The Narrowing Post COVID Internship Market? – Issue 21
For this issue I was tasked with finding out a bit more about the current internship scene, seeing as I am looking for one myself. The team put me in contact with Sandy Muller, who is the Work Integrated Learning Manager here at the University. She then got in contact with the WIL Coordinators in HECS (Courtney Kelly, Jewal Morrison, Le Vonne Pillott, Clare Hewins), Industry Engagement Director in WMS (Steve Bowden) and Careers (Heather Lowery-Kappes) to get a good understanding of it across the University. The responses below are a combination of everyone’s opinions.
Nexus: New Zealand has fallen into a recession which means businesses are less likely to take on interns at the moment. Has that meant more students are choosing to do research papers instead?
I think you’ve made an incorrect assumption here. After some initial uncertainty, businesses have not actually steered away from internship opportunities. While some summer internships are unpaid, and so the alert levels and recession has had no impact on those, others are actually better funded (think dairy, agriculture, infrastructure, roading), and there has been increased funding in some areas such as through the Callaghan Institute which funds Science and Software research internships for example.

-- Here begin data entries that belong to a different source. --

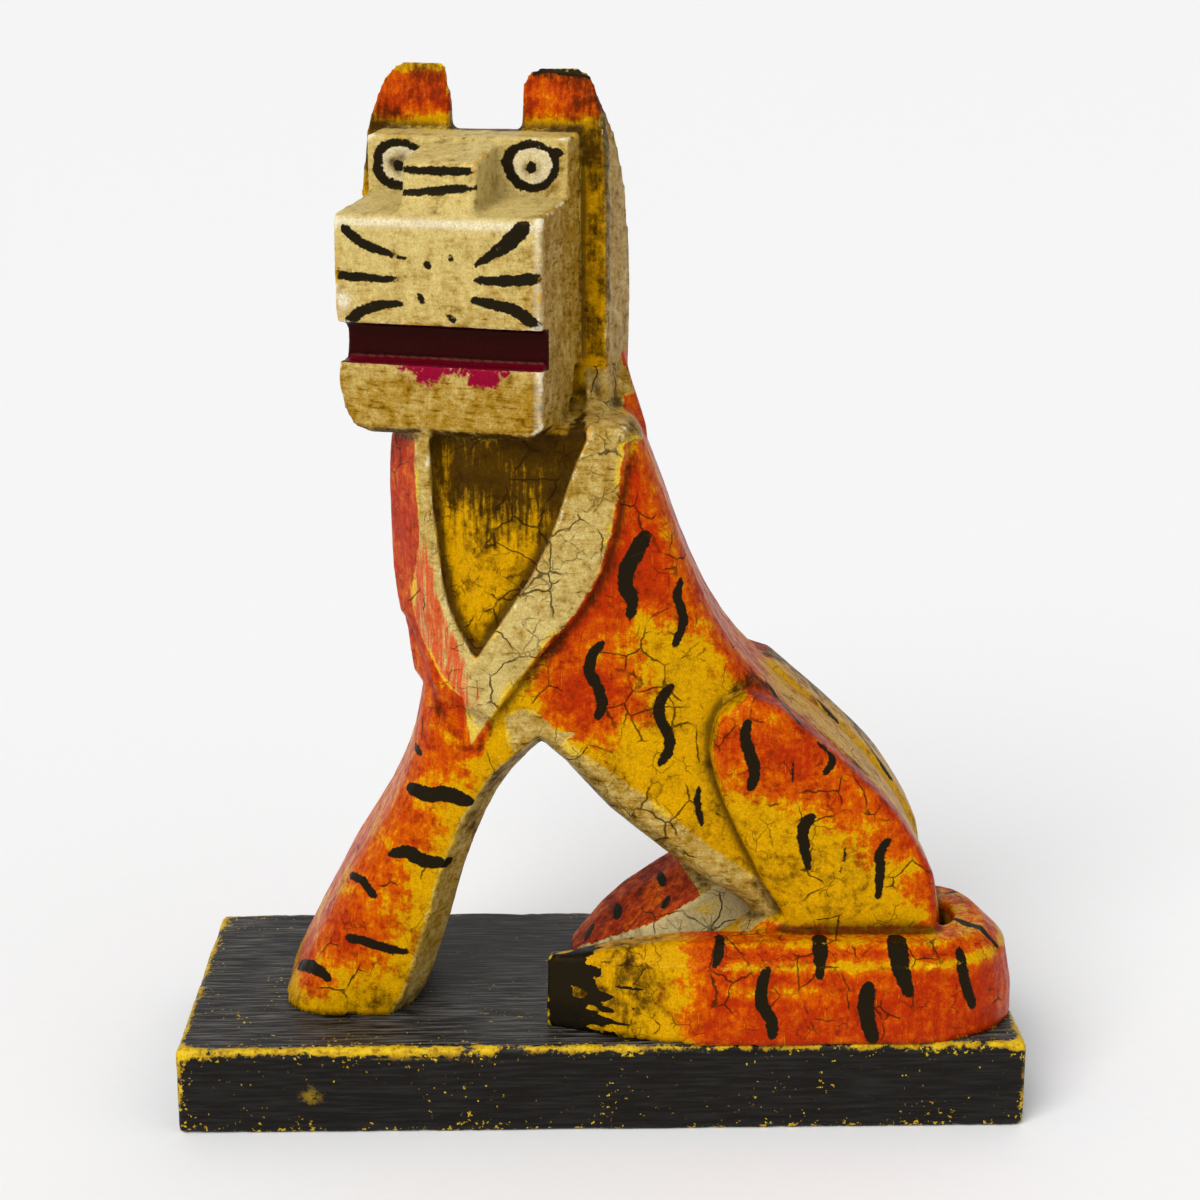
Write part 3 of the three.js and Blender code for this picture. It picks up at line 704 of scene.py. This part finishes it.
def brown_glaze_and_shade(points, normals):
    """Brown on each point, 0 to 1: antique glaze, and painted shade below the jaw, the collar and
    between the legs.
    """
    x, y, z = points.T
    t, n = head_place(points)
    throat = outline_distance(x, z, THROAT_OUTLINE)
    in_throat = (throat > 0) & (z < NAPE) & (y < BIB_REACH) & ~on_head_block(points)
    glaze_and_shade = np.where(in_throat, 0.16 + 0.8 * ramp(z + 0.25 * x, 130, 158), 0.0)
    channel = between(n, RUFF_FRONT - 3, RUFF_FRONT + 2) & between(z, 170, 243)
    glaze_and_shade = np.where(channel, 0.5 + 0.25 * ramp(z, 224, 236), glaze_and_shade)
    ears = 0.34 + 0.2 * ramp(z, 252, 256) + 0.25 * ramp(t, 20, 30)
    glaze_and_shade = np.where(z > 243, ears, glaze_and_shade)
    # Painted shade on the collar behind the jaw, fading upwards
    collar = between(z, 168, 187) & (n < RUFF_FRONT + 2) & (y < BIB_REACH)
    glaze_and_shade = np.where(collar, 0.62 * ramp(z, 180, 174) * ramp(t, 36, 29), glaze_and_shade)
    # Painted shade on the faces that look down under the jaw and the ruff
    below_jaw = between(z, 160, 174) & (normals[:, 2] < -0.5)
    glaze_and_shade = np.where(below_jaw, 0.8, glaze_and_shade)
    # Painted shade on the faces that look down between the legs and under the belly
    in_gap = between(x, -50, 20) & between(z, 40, 92) & (normals[:, 2] < -0.3)
    glaze_and_shade = np.where(in_gap, 0.4, glaze_and_shade)
    # Left along the borders of the bib and the thigh
    by_bib = peak(outline_distance(x, z, BIB_OUTLINE), -1.2, 2.2)
    by_bib = by_bib * (between(z, 92, 182) & (x > -45) & (y < BIB_REACH))
    by_thigh = peak(outline_distance(x, z, THIGH_OUTLINE), -1.4, 2.2)
    by_thigh = by_thigh * (between(z, 48, 112) & (x < 76))
    borders = 0.55 * np.maximum(by_bib, by_thigh) * (np.abs(y) > 18)
    # Darker towards the bottom of the front foot
    foot = 0.4 * ramp(z, 36, 24) * (x < -40)
    for eye_t, eye_z, pupil_t in EYES:
        halo = peak(np.hypot(t - eye_t - pupil_t, z - eye_z), 0, 3.0)
        glaze_and_shade = np.where(on_eye_plane(n), np.maximum(glaze_and_shade, 0.55 * halo), glaze_and_shade)
    far_foot = 0.38 * ((y > 1) & between(x, -9, 44) & (z < 60))
    tail_end = 0.42 * ramp(x, 26, 4) * ((y < -20) & (z < 48) & (x > -22))
    return np.maximum.reduce([glaze_and_shade, borders, foot, far_foot, tail_end])


def glaze_streaks(points):
    """How streaky the brown glaze was wiped, from 0 to 1."""
    throat = outline_distance(points[:, 0], points[:, 2], THROAT_OUTLINE)
    return np.where((throat > 0) & ~on_head_block(points), 0.85, 0.35)


def hollow_shade_and_patina(points, surface):
    """How dark each hollow is made, from 0 to 1: partly antique glaze, partly painted shade."""
    near = ramp(-surface.averaged(surface.bulge(6), 3), 0.03, 0.24)
    wide = 0.6 * ramp(-surface.averaged(surface.bulge(60), 8), 0.2, 1.6)
    shade_and_patina_in_hollows = np.maximum(near, wide)
    x, y, z = points.T
    inner_foot = between(y, -4, 12) & between(x, -8, 44) & (z < 60)
    back = (x > 30) & (np.abs(y) < 24) & (z > 50)
    # Less of this painted shade and glaze on the face block, the far foot's wall and the back
    return np.where(on_head_block(points) | inner_foot | back, 0.25 * shade_and_patina_in_hollows, shade_and_patina_in_hollows)


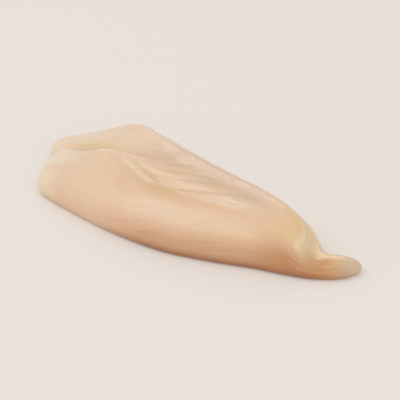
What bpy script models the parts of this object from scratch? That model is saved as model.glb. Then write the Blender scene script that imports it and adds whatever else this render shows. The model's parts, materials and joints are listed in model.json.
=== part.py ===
"""Raw chicken tenderloin: one closed solid that lies on its flat side.

The broad end is at -X and the tendon end at +X, the low side faces -Y and the crest runs along
the far side. Lengths in the tables and constants are millimetres, and become metres in the mesh.
"""

from dataclasses import dataclass

import bpy
import numpy as np

MM = 0.001
NODE_NAME = "tenderloin"


@dataclass(frozen=True)
class Section:
    """One crosswise cut.

    near and far are its two edges in plan. crest_share and lap_share say where the crest and the
    lip of the near lobe stand between them, as shares of the way from near to far.
    """

    near: tuple
    far: tuple
    height: float
    crest_share: float
    lap_share: float


# From the broad end to the tip of the tendon
SECTIONS = (
    Section(near=(-54.5, -17.8), far=(-72.4, 24.1), height=9.2, crest_share=0.66, lap_share=0.60),
    Section(near=(-47.1, -20.6), far=(-59.6, 31.0), height=12.7, crest_share=0.74, lap_share=0.48),
    Section(near=(-37.0, -23.9), far=(-43.5, 32.4), height=17.5, crest_share=0.78, lap_share=0.47),
    Section(near=(-24.1, -27.7), far=(-27.4, 26.9), height=19.0, crest_share=0.77, lap_share=0.52),
    Section(near=(-9.4, -31.0), far=(-9.4, 19.3), height=19.2, crest_share=0.75, lap_share=0.60),
    Section(near=(9.0, -32.8), far=(9.9, 12.6), height=19.1, crest_share=0.73, lap_share=0.67),
    Section(near=(27.4, -30.7), far=(29.2, 5.7), height=18.6, crest_share=0.70, lap_share=0.70),
    Section(near=(43.9, -27.4), far=(46.2, -0.9), height=16.7, crest_share=0.64, lap_share=0.70),
    Section(near=(53.6, -26.3), far=(55.9, -5.3), height=12.7, crest_share=0.56, lap_share=0.66),
    Section(near=(61.0, -25.0), far=(61.9, -9.5), height=6.6, crest_share=0.52, lap_share=0.62),
    Section(near=(67.4, -22.5), far=(68.3, -8.8), height=6.3, crest_share=0.52, lap_share=0.60),
    Section(near=(73.2, -19.3), far=(75.2, -9.4), height=5.7, crest_share=0.52, lap_share=0.60),
)

# Roundness of the two flanks
NEAR_POWER = 1.85
FAR_POWER = 2.2

# Height at which the edge bulges out, and how far the underside tucks in below it
EDGE_HEIGHT = 3.1
EDGE_SHARE_OF_HEIGHT = 0.42
UNDERCUT = 2.8

# Length over which each end rounds down, and the share of its thickness left at the end itself
BROAD_END_ROUND = 5.5
TIP_ROUND = 2.8
END_THINNESS = 0.16

# The broad end bows outwards in two lobes that meet in a notch at the lap; the tip in one
NEAR_LOBE_BOW = 5.0
FLAP_BOW = 6.6
BOW_REACH = 28.0
BOW_POWER = 0.7
TIP_BOW = 2.0
TIP_BOW_REACH = 6.0

# The near lobe laps over the flap: a step runs in from the notch and fades along the crest
STEP_DROP = 2.8
STEP_WIDTH = 1.2
STEP_RECOVERY = 9.0
LIP_RISE = 0.6
LIP_WIDTH = 1.8
STEP_FADE_START = 24.0
STEP_FADE_END = 60.0

# A long soft swelling above the low side, and the shallow trough between it and the crest
SWELLING_SHARE = 0.24
SWELLING_WIDTH = 0.12
SWELLING_RISE = 1.2
TROUGH_SHARE = 0.50
TROUGH_WIDTH = 0.10
TROUGH_DEPTH = 0.7

# Shares of the length over which the two bands rise, and over which they fade
BANDS_RISE = (0.10, 0.35)
BANDS_FADE = (0.62, 0.86)

# Shares of the width over which all relief fades out at the near and the far edge
NEAR_EDGE_BLEND = 0.12
FAR_EDGE_BLEND = 0.10

# Cuts along the piece, steps across it on each side of the lap, and how closely they crowd
# towards the ends, from 0 for even spacing to 1
STATIONS = 62
NEAR_STEPS = 20
FAR_STEPS = 15
CROWDING_ALONG = 0.55
CROWDING_ACROSS = 0.75

MEAT_COLOUR = (0.745, 0.515, 0.337, 1.0)
MEAT_ROUGHNESS = 0.38


def smooth_track(knots, values, at):
    """A cubic curve through the values at the knots, with slopes taken from their neighbours."""
    slopes = np.gradient(values, knots)
    left = np.clip(np.searchsorted(knots, at, side="right") - 1, 0, len(knots) - 2)
    span = knots[left + 1] - knots[left]
    u = (at - knots[left]) / span
    start = (2 * u**3 - 3 * u**2 + 1) * values[left] + (u**3 - 2 * u**2 + u) * span * slopes[left]
    end = (3 * u**2 - 2 * u**3) * values[left + 1] + (u**3 - u**2) * span * slopes[left + 1]
    return start + end


def smooth_step(low, high, value):
    """0 below low, 1 above high, and a smooth rise between."""
    u = np.clip((value - low) / (high - low), 0.0, 1.0)
    return u * u * (3 - 2 * u)


def bell(value, centre, width):
    """1 at the centre, falling away smoothly on both sides."""
    return np.exp(-(((value - centre) / width) ** 2))


def section_tracks():
    """The section table as arrays, with each section's distance along the piece."""
    near = np.array([section.near for section in SECTIONS])
    far = np.array([section.far for section in SECTIONS])
    middle = (near + far) / 2
    steps = np.linalg.norm(np.diff(middle, axis=0), axis=1)
    along = np.concatenate([[0.0], np.cumsum(steps)])
    height = np.array([section.height for section in SECTIONS])
    crest = np.array([section.crest_share for section in SECTIONS])
    lap = np.array([section.lap_share for section in SECTIONS])
    return along, near, far, height, crest, lap


def end_rounding(along, length):
    """How much of the full thickness is left this close to an end."""
    broad = np.clip(along / BROAD_END_ROUND, 0.0, 1.0)
    tip = np.clip((length - along) / TIP_ROUND, 0.0, 1.0)
    rounded = np.sqrt(1 - (1 - broad) ** 2) * np.sqrt(1 - (1 - tip) ** 2)
    return END_THINNESS + (1 - END_THINNESS) * rounded


def end_bow(share, lap, along, length):
    """How far the ends stand out past their chords: two lobes at the broad end, one at the tip."""
    near_lobe = NEAR_LOBE_BOW * np.sin(np.pi * np.clip(share / lap, 0, 1)) ** BOW_POWER
    flap = FLAP_BOW * np.sin(np.pi * np.clip((share - lap) / (1 - lap), 0, 1)) ** BOW_POWER
    broad_end = np.where(share < lap, near_lobe, flap) * np.clip(1 - along / BOW_REACH, 0, 1) ** 2
    to_tip = np.clip(1 - (length - along) / TIP_BOW_REACH, 0, 1)
    tip = TIP_BOW * np.sin(np.pi * share) ** BOW_POWER * to_tip**2
    return tip - broad_end


def lap_relief(along, share, lap, width):
    """The near lobe's lip, and the step down beyond it onto the flap."""
    reach = 1 - smooth_step(STEP_FADE_START, STEP_FADE_END, along)
    beyond = (share - lap) * width
    step = smooth_step(-STEP_WIDTH / 2, STEP_WIDTH / 2, beyond)
    recovery = np.exp(-np.maximum(beyond, 0.0) / STEP_RECOVERY)
    lip = LIP_RISE * bell(beyond, -LIP_WIDTH, LIP_WIDTH)
    return reach * (lip - STEP_DROP * step * recovery)


def band_relief(along, share, length):
    """The long swelling on the near side and the trough beside it."""
    reach = smooth_step(*BANDS_RISE, along / length) * (1 - smooth_step(*BANDS_FADE, along / length))
    swelling = SWELLING_RISE * bell(share, SWELLING_SHARE, SWELLING_WIDTH)
    trough = TROUGH_DEPTH * bell(share, TROUGH_SHARE, TROUGH_WIDTH)
    return reach * (swelling - trough)


def surface(along, grid_share, length, tracks):
    """Plan position, upper height and lower height at a distance along and a grid share across.

    Grid shares run from 0 to 1 on the near side of the lap, and from 1 to 2 on the flap's side.
    """
    knots, near, far, heights, crests, laps = tracks
    near_x, near_y = (smooth_track(knots, near[:, axis], along) for axis in (0, 1))
    far_x, far_y = (smooth_track(knots, far[:, axis], along) for axis in (0, 1))
    height = smooth_track(knots, heights, along)
    crest = smooth_track(knots, crests, along)
    lap = smooth_track(knots, laps, along)
    share = np.where(grid_share < 1, grid_share * lap, lap + (grid_share - 1) * (1 - lap))
    width = np.hypot(far_x - near_x, far_y - near_y)

    x = near_x + (far_x - near_x) * share + end_bow(share, lap, along, length)
    y = near_y + (far_y - near_y) * share

    near_side = share < crest
    from_crest = np.where(near_side, (crest - share) / crest, (share - crest) / (1 - crest))
    power = np.where(near_side, NEAR_POWER, FAR_POWER)
    arch = (1 - np.clip(from_crest, 0, 1) ** power) ** (1 / power)

    edge = np.minimum(EDGE_HEIGHT, EDGE_SHARE_OF_HEIGHT * height)
    rounding = end_rounding(along, length)
    relief = lap_relief(along, share, lap, width) + band_relief(along, share, length)
    inside = smooth_step(0, NEAR_EDGE_BLEND, share) * smooth_step(0, FAR_EDGE_BLEND, 1 - share)
    top = edge + ((height - edge) * arch + relief * inside) * rounding

    to_edge = np.minimum(share, 1 - share) * width
    tuck = 1 - np.clip(to_edge / UNDERCUT, 0, 1)
    bottom = edge * (1 - np.sqrt(1 - tuck**2) * rounding)
    return x, y, top, bottom


def spread_to_ends(count, crowding):
    """Shares from 0 to 1 that stand closer together towards both ends."""
    even = np.linspace(0, 1, count)
    crowded = 0.5 - 0.5 * np.cos(np.pi * even)
    return even + crowding * (crowded - even)


def ring_points():
    """Every cut as a closed ring: over the top from near to far, and back underneath."""
    tracks = section_tracks()
    length = tracks[0][-1]
    near_shares = spread_to_ends(NEAR_STEPS + 1, CROWDING_ACROSS)
    far_shares = 1 + spread_to_ends(FAR_STEPS + 1, CROWDING_ACROSS)[1:]
    shares = np.concatenate([near_shares, far_shares])
    rings = []
    for along in length * spread_to_ends(STATIONS, CROWDING_ALONG):
        x, y, top, bottom = surface(np.full_like(shares, along), shares, length, tracks)
        over = np.column_stack([x, y, top])
        under = np.column_stack([x, y, bottom])[-2:0:-1]
        rings.append(np.concatenate([over, under]))
    return np.array(rings)


def end_strip(first, ring_size):
    """Faces that close an end ring, each between two upper points and the two below them."""
    strip = []
    for point in range(ring_size // 2):
        upper = [first + point, first + point + 1]
        lower = [first + (ring_size - point - 1) % ring_size, first + (ring_size - point) % ring_size]
        strip.append(tuple(dict.fromkeys(upper + lower)))
    return strip


def ring_faces(ring_count, ring_size):
    """Quads between neighbouring rings, and a strip that closes each end."""
    faces = []
    for ring in range(ring_count - 1):
        start = ring * ring_size
        for point in range(ring_size):
            a = start + point
            b = start + (point + 1) % ring_size
            faces.append((a, a + ring_size, b + ring_size, b))
    broad_end = end_strip(0, ring_size)
    tip = [face[::-1] for face in end_strip((ring_count - 1) * ring_size, ring_size)]
    return faces + broad_end + tip


def meat_material():
    material = bpy.data.materials.new("raw_meat")
    material.use_nodes = True
    shader = material.node_tree.nodes["Principled BSDF"]
    shader.inputs["Base Color"].default_value = MEAT_COLOUR
    shader.inputs["Roughness"].default_value = MEAT_ROUGHNESS
    shader.inputs["Metallic"].default_value = 0.0
    return material


def make_tenderloin():
    """The whole piece, centred on its own footprint, standing on Z = 0."""
    rings = ring_points()
    ring_count, ring_size, _ = rings.shape
    points = rings.reshape(-1, 3)
    middle = (points.min(axis=0) + points.max(axis=0)) / 2
    points -= [middle[0], middle[1], 0.0]
    mesh = bpy.data.meshes.new(NODE_NAME)
    mesh.from_pydata((points * MM).tolist(), [], ring_faces(ring_count, ring_size))
    mesh.validate()
    mesh.shade_smooth()
    mesh.materials.append(meat_material())
    piece = bpy.data.objects.new(NODE_NAME, mesh)
    bpy.context.scene.collection.objects.link(piece)
    return piece


def main():
    for leftover in list(bpy.data.objects):
        bpy.data.objects.remove(leftover, do_unlink=True)
    make_tenderloin()


main()
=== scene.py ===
"""Raw chicken tenderloin, laid out as a Blender add-on and run as a script.

One operator adds each piece: the meat, the tendon skin over its narrow end, the fine membrane
threads, and the floor with its light and camera. The panel lists them. Lengths in the tables are
millimetres, and become metres in the meshes.
"""

import json
from dataclasses import dataclass
from math import pi, radians, sin

import bpy
import numpy as np
from bpy.props import FloatProperty, FloatVectorProperty, IntProperty, PointerProperty
from mathutils import Matrix, Vector
from mathutils.bvhtree import BVHTree

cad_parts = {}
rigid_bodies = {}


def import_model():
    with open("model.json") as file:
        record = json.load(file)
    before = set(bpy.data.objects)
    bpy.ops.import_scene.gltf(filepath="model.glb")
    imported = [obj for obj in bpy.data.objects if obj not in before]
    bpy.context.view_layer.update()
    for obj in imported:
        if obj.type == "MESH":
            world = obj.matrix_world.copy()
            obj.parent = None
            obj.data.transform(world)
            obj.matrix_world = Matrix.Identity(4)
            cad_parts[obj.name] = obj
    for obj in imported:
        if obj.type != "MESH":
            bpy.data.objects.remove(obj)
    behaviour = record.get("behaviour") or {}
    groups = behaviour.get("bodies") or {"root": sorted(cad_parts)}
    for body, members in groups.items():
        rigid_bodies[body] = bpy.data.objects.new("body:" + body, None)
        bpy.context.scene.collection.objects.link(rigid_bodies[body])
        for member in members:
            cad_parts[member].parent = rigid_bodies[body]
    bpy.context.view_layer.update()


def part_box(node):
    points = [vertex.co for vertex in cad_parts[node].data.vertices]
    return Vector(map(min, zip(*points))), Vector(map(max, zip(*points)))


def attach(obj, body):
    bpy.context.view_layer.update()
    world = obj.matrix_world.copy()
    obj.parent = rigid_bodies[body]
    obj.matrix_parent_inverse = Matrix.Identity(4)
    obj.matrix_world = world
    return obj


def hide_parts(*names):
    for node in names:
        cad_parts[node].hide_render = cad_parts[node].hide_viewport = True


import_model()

bl_info = {
    "name": "Raw Chicken Tenderloin",
    "version": (1, 0, 0),
    "blender": (4, 5, 0),
    "location": "3D View > Sidebar > Tenderloin",
    "description": "Adds a raw chicken tenderloin with its tendon skin and fine membranes",
    "category": "Add Mesh",
}

MM = 0.001
CAD_NODE = "tenderloin"
LOW, HIGH = (np.array(corner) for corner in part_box(CAD_NODE))


def linear(red, green, blue):
    """A colour given as 0 to 255 display values, in the linear values that shaders take."""
    shares = np.array([red, green, blue]) / 255.0
    values = np.where(shares <= 0.04045, shares / 12.92, ((shares + 0.055) / 1.055) ** 2.4)
    return tuple(float(value) for value in values)


# The form of the meat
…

In past years, students often found their own internship opportunities, but this year the Divisional WIL and industry engagement staff are needing to help find more internships than in previous years. Many of the larger organisations are still offering their normal summer internships and they know they will face issues in the future if they don’t continue with recruitment.
Nexus: Because there are less job opportunities, making each one more competitive. What can students do to increase their employability?
Be proactive, use any connections you can, present professionally. Get your CV and cover letter ready, volunteer, network – career development services can help with that. Those in IT should consider doing side projects (e.g. build an app or website to help friends or family) in which they can showcase their skills.
The WIL Central Unit and Careers recently created a series of videos with graduates, employers and Career Development Services to help graduates in the current job market with tips and ideas.
Nexus: Are you seeing any negative effects on students’ chances of landing graduate roles post study?
A decent number of companies suspended their recruiting while uncertainty was high but many have come back into the market later – albeit with a complete restart of recruiting – which has been frustrating for students who were well through the process.
Nexus: What can be done to mitigate these effects?
The same secrets to graduate employment as previously exist now. Plan early (from first year) and build a resume over the time that you are at university that emphasises extra-curricular stuff as well as doing okay in class. Get experiences that allow you to tell good stories in interviews about times you showed resilience, leadership, teamwork etc. Do prep for the tests they give you. They can all be found by a Google search and all improved with practice.
Nexus: Are there any industries that are still taking on the same amount of interns? Why or why not?
Yes, depending on the COVID level. There’s an implicit assumption that interns positions rely on the industry having work. That’s one part of it, but probably more important is supervision. A key question for most companies is, can we do the intern justice in terms of the level of supervision? So if they are stretched with work, that can be a difficult time for companies to take on interns. There are definitely differences across industries but in general we are finding the uncertainty is giving way to some positivity.
Nexus: As a result of the narrowing job market, are more and more students returning to do a Masters degree and improve their CV?
Anecdotally there has been some uptick in interest in Masters degrees in WMS – and it’s probably a smart option for students. What we’ve seen is an interest in the market for both science and business, so that may present Masters options. In other schools, there is not a huge increase noticed at this stage.
Nexus: Is there anything you’d like to add?
These are some verbatim comments from my contributors:
CompSci: Really plan ahead. Do something you are passionate about, but be aware of what industry will thrive given the current environment.
HECS: The proactive and committed students in Science and Engineering should get an internship.
Careers: I am concerned that students think there are fewer opportunities out there, we have seen an increase in internships and graduate and entry-level roles this year and that might be because students are not applying because they have it in their heads there isn’t anything available.